Wall Street Journal gazetesinin yazdığına göre Türkiye, Afganistan görevi karşılığında Amerika'dan S-400 hava savunma sistemini elinde tutmasına ve kullanmasına imkan tanıyan bir antlaşmanın yapılmasını Amerika'dan istemiştir.

Kapalı kapılar ardında Türkiye ve Amerika'nın birbirlerinden ne istediklerini bilmek mümkün değildir. Ancak her iki taraf, Afganistan üzerinden birbirlerinden olabildiğince taviz koparmaya çalışacaklardır.


Taliban'ın Türkiye'nin askeri varlığına hayır demesi, Afganistan'da Türkiye'yi tehlikeli bir sürecin beklediğinin habercisidir.

Türkiye'nin yapacağı askeri görev konusunda ikna edilmeyen Taliban'ın çekilme sonrası süreçte Türkiye-Pakistan ittifakına destek verip vermeyeceği kesin değildir.

Pakistan'ın Taliban üzerindeki etkisi, riskleri ortadan kaldırmamaktadır. Havaalanı ve Kabil'in güvenliğini sağlama görevini üstlenmeye talip olan Türkiye'nin Taliban ve Kabil hükümetini birlikte ikna etmesi ve desteklerini alması gerekmektedir.

NATO ve Amerika'nın lojistik, siyasal ve ekonomik desteği, tek başına Afganistan görevini Türkiye için güvenli kılmaya yetmemektedir.

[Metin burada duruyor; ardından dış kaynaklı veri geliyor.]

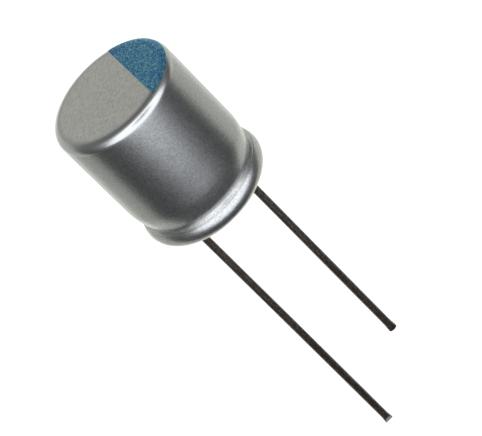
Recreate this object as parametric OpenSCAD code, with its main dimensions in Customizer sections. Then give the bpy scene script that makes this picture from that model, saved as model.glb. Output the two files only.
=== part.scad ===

Kabil Havaalanı'nın güvenliğini üstlenme görevine talip olan Türkiye'nin önünde risklerle dolu uzun ve ince bir yol bulunmaktadır.

 

 

*Bu makalede yer alan fikirler yazara aittir ve Independent Türkçe'nin editöryal politikasını yansıtmayabilir.